If Six Ages had multiple endings, even neutral endings compared to a “true ending,” where your clan didn't meet a miserable demise, this would all be fine. But that is not the case: there is the “good ending,” and the bad or worse endings, which takes away a lot of the fun in the emergent gameplay that is created by the RNG. In one playthru, I had my leader die, but it felt narratively fun, so I let it happen without rewinding... only to learn that without that leader, I guaranteed a bad ending; the neat story I told meant nothing because it wasn't the story the game felt like telling.

Which is all why this game feel so divisive to me. It’s a fun, beautiful, challenging game. It’s tricky by design, and has a depth to it that requires competency and flexibility, coupled with an extremely unique setting and lore. But as a complete package, it’s hamstrung by its own RNG-based mechanics and its linear storytelling model that strips away all agency and emergent narrative away in favor of playing the game “correctly.”
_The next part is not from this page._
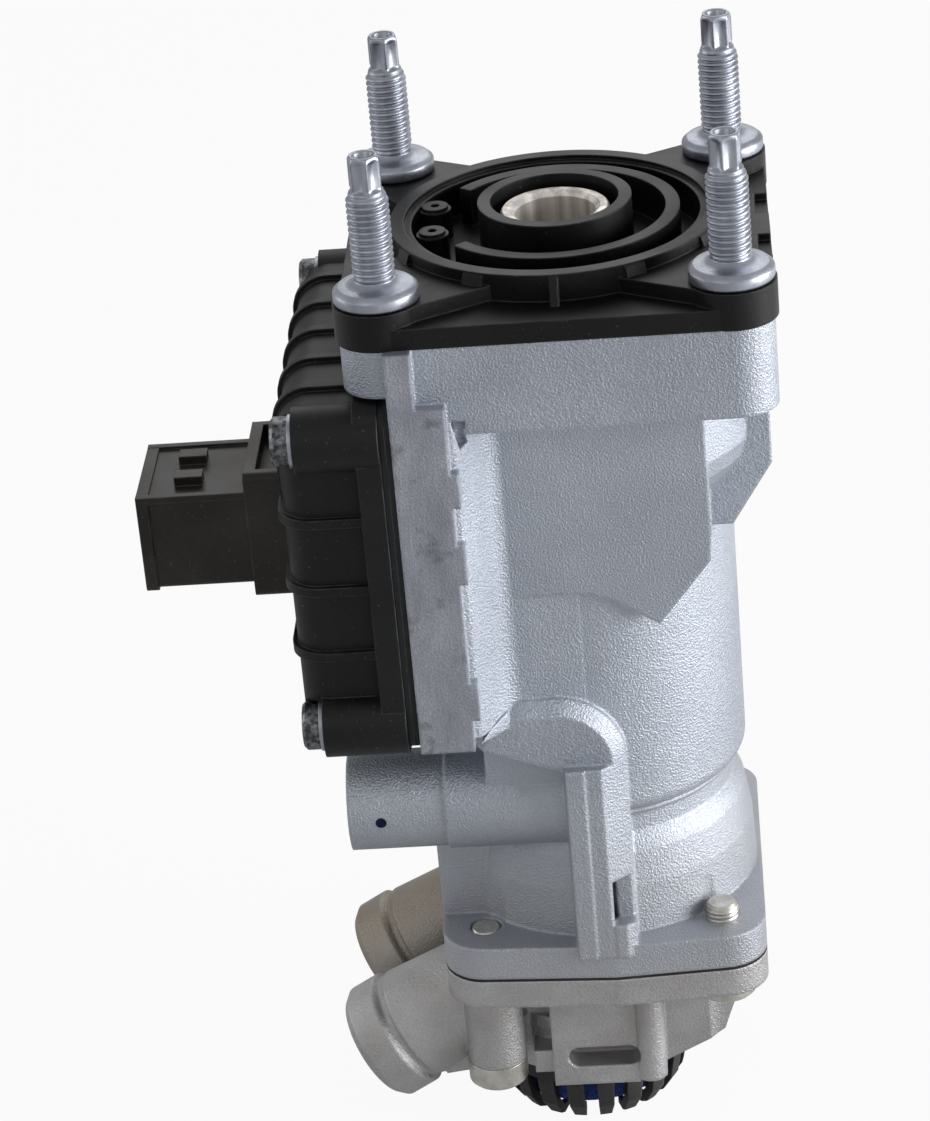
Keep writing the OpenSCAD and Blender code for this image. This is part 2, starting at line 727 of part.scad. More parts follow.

Is this a good game? I think so. I think it’s really good. Would I recommend it? Maybe... But how much can I recommend a game in this fashion? How can I recommend a game that is amazing in its uniqueness, but just doesn’t really stick the landing? It’s a hard decision to make. It resigns me to a state of bemused acceptance; one of amazing success mixed with strange, unnecessary gaffs that seemed so easy to avoid.

A worthy successor to King of Dragon Pass.